This tweet by public historian Larry Cebula out of Spokane, Washington, is painful in that there are far too many small museum situations where this is true.
Often local history museums have been started by older people in a community, folks at or near retirement who are thinking of their personal legacies or the legacies of their community. They’ve got the time and motivation to start a collection or save a building and put together a coalition of similar-minded, and usually similar-aged, people to get a museum launched.
This is by no means the only way local history museums get started, but it has been so common in the past that there is still a lingering stereotype in the field about museums being run by old women in tennis shoes.
Because such museum founders are resourceful and have created their museums as a labor of love, these museums are operated with a bare minimum of funds, with those involved donating their time to the endeavor.
As such, communities have come to expect that their local history museums will always be operated with volunteers, who, by definition, are not paid for their labor.
Because collections items are primarily donated to such museums, communities assume there is no real cost to taking care of these items. Once artifacts are on a shelf, what else do they need? The costs of archival boxes and tissue and envelopes and cataloging and environmental controls (heating & air conditioning & museum maintenance) and making these artifacts accessible to the public are unseen. Another unseen cost is the effort and time it takes to dispose of donated items that don’t belong in the collection, items given to a museum because “they are too good for a landfill,” but the owners don’t know what else to do with them.
If local history museums with this genesis are lucky, the founders will have figured out a succession plan before they suffer “two broken hips” and have to abandon the museum for health reasons.
As I write this, I can’t help but think about the genesis of my own institution, the Morrison County Historical Society, whose first president/curator was Valentine Kasparek, an old man in a suit, rather than a woman (although the first board of directors contained 5 women, who outnumbered the 2 other men and Val). Val served the organization for 15 years, until he died, at which point another man took the helm, Alex Huddleston, who served from 1952 until 1958, when he died of a heart attack.
I suspect Val and Alex would have found two broken hips preferable to their demise, but the result was the same: the Morrison County Historical Society became inactive. It was through the work of Arch Grahn of the Minnesota Historical Society that interested community members were gathered together to re-energize the organization and a mix of people of a wider range of ages got involved.
Eventually, the organization moved beyond being run solely by volunteers and paid staff were hired. As the organization worked to achieve professional museum standards, written policies and procedures were put in place in order to assist with succession efforts.
While the Morrison County Historical Society has a relatively stable base of funding, it is not enough to hire all the staff we need and provide them with health insurance. We currently have 2.5 full-time equivalents on staff while we need 4 to 5. We also need more funding in order to properly handle maintenance of our museum building, which is over 40 years old and needs a new heating/air conditioning system, roof, exterior doors … and so much more.

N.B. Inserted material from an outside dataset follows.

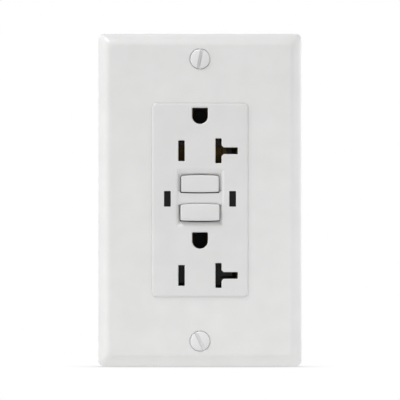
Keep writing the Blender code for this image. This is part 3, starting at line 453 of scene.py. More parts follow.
def smoke_lens(name):
    """Smoked transparent plastic over a dark light pipe."""
    s = Shader(name)
    haze = s.noise(1.4 * MM, 2.0)
    tint = s.mixed(s.spread(haze, 0.0, 1.0), (0.006, 0.006, 0.007), (0.009, 0.009, 0.010))
    return s.finish(Base_Color=tint, Roughness=0.30, IOR=1.33, Normal=s.bump(haze, 0.01 * MM, 0.3))


def fibre(name):
    """Pressed fibre board, with short pale fibres lying every way."""
    s = Shader(name)
    strands = s.noise(0.3 * MM, 5.0, (4, 1, 1))
    across = s.noise(0.3 * MM, 5.0, (1, 1, 4))
    first = s.mixed(s.spread(strands, 0.0, 1.0), (0.42, 0.30, 0.17), (0.60, 0.47, 0.30))
    colour = s.mixed(s.spread(across, 0.0, 0.5), first, (0.66, 0.54, 0.36))
    return s.finish(Base_Color=colour, Roughness=0.85, Normal=s.bump(strands, 0.04 * MM, 0.8))


def board(name):
    """Green solder mask over glass cloth, with paler copper areas under it and painted shade deep inside the
    body.
    """
    s = Shader(name)
    mapped = s.node("ShaderNodeMapping", Vector=s.place, Scale=(420, 420, 420))
    cells = s.node("ShaderNodeTexVoronoi", Vector=mapped.outputs["Vector"])
    cells.distance = "MANHATTAN"
    areas = s.spread(cells.outputs["Distance"], 0.0, 1.0, 0.42, 0.46)
    weave = s.noise(0.35 * MM, 1.0, (1, 1, 3))
    mask = s.mixed(areas, (0.02, 0.13, 0.05), (0.035, 0.22, 0.09))
    # Painted shade: darker deep inside the body.
    colour = s.shaded_nooks(mask, (0.030, 0.020, 0.012), INTERIOR, 0.05, 0.6)
    return s.finish(Base_Color=colour, Roughness=0.32, Coat_Weight=0.4,
                    Normal=s.bump(weave, 0.02 * MM, 0.5, s.bump(areas, 0.03 * MM, 0.8)))


def winding(name):
    """Enamelled copper wire: warm and glossy, with painted shade between the turns and deep inside the body.
    """
    s = Shader(name)
    # Painted shade between the turns.
    shaded_turns = s.shaded_nooks((0.60, 0.22, 0.09), (0.16, 0.045, 0.02), 0.4 * MM, 0.3, 0.9)
    # Painted shade deep inside the body.
    colour = s.shaded_nooks(shaded_turns, (0.016, 0.008, 0.005), INTERIOR, 0.06, 0.75)
    return s.finish(Base_Color=colour, Metallic=0.85, Roughness=0.28, Coat_Weight=0.6,
                    Normal=s.bump(s.noise(0.3 * MM), 0.01 * MM, 0.5))


def make_looks():
    """Every material, by its slot's name."""
    along_x, along_y, along_z = (12, 1, 1), (1, 12, 1), (1, 1, 12)
    made = [
        moulded("plate_white", (0.800, 0.800, 0.792), 0.30),
        # Stronger and wider painted shade on the face, in the button dish and round its openings.
        moulded("face_white", (0.757, 0.759, 0.752), 0.34, 0.006, 0.02, 0.72, 1.0),
        enamel("screw_white", (0.80, 0.80, 0.795), 0.26),
        metal("zinc_steel", (0.66, 0.67, 0.69), 0.34, along_z, (0.48, 0.50, 0.55)),
        metal("dark_steel", (0.22, 0.22, 0.24), 0.40, along_y, (0.12, 0.10, 0.09)),
        metal("brass", (0.74, 0.52, 0.20), 0.30, along_z, (0.42, 0.24, 0.09), 0.5),
        metal("brass_screw", (0.86, 0.64, 0.28), 0.24, along_x, (0.60, 0.38, 0.14)),
        metal("nickel", (0.74, 0.73, 0.70), 0.24, along_x, (0.58, 0.56, 0.52)),
        metal("green_screw", (0.035, 0.33, 0.10), 0.30, along_x, (0.02, 0.20, 0.07)),
        winding("copper_wire"),
        moulded("housing_grey", (0.062, 0.065, 0.072), 0.46, 0.03, 0.06, 0.7),
        moulded("middle_grey", (0.090, 0.086, 0.084), 0.48, 0.03, 0.06, 0.7),
        smoke_lens("smoke_lens"),
        moulded("nylon", (0.62, 0.59, 0.50), 0.50, 0.02, 0.04),
        fibre("fibre"),
        board("board_green"),
        moulded("chip_black", (0.022, 0.022, 0.024), 0.5, 0.05, 0.1, 0.7),
        moulded("varistor_blue", (0.03, 0.11, 0.42), 0.42, 0.03, 0.08, 0.7),
        moulded("capacitor_yellow", (0.60, 0.38, 0.06), 0.38, 0.03, 0.05, 0.7),
        moulded("resistor_tan", (0.52, 0.36, 0.19), 0.42, 0.03, 0.06, 0.7),
        moulded("ferrite", (0.055, 0.052, 0.052), 0.55, 0.05, 0.15, 0.7),
    ]
    return {slot_name(material): material for material in made}


def slot_name(material):
    """A material's name without the number that Blender adds to a name in use."""
    return material.name.split(".")[0]


# ---- Wall plate ---------------------------------------------------------------------------------
def bezier(points, steps):
    """Points along a cubic curve with the four given handles."""
    curve = []
    for step in range(steps + 1):
        t = step / steps
        weights = ((1 - t) ** 3, 3 * t * (1 - t) ** 2, 3 * t ** 2 * (1 - t), t ** 3)
        curve.append(tuple(sum(w * p[i] for w, p in zip(weights, points)) for i in (0, 1)))
    return curve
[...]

Though we have moved beyond the situation of being “two broken hips away from closing,” society has not yet caught up to the idea that we should be operating on more than a threadbare shoestring. This is an attitude that local history museums have to work hard to overcome, particularly because local history museums are part of a community’s infrastructure.
Let me restate that because it is important: History is infrastructure within a community. Just like libraries, fire stations, roads, and hospitals.
By collecting, preserving, and providing access to a community’s history, local history museums give a community a sense of where it has come from, a continuity of all the people, events, and activities that combine to create its culture. Local history museums provide proof of its citizens’ place within a particular geography.
That all sounds very high-minded, but it is at the base of how we define ourselves as both individuals and community members.
Minnesota historian Hy Berman said it best:
“A community without a knowledge of its past is like a person with amnesia. It can exist and function from day to day, but its lack of memory leaves it without a feeling of purpose, direction or identity.”
As infrastructure, local museums deserve to be funded at appropriate levels so that their existence and all the community history they contain aren’t threatened by crumbling facilities and two broken hips.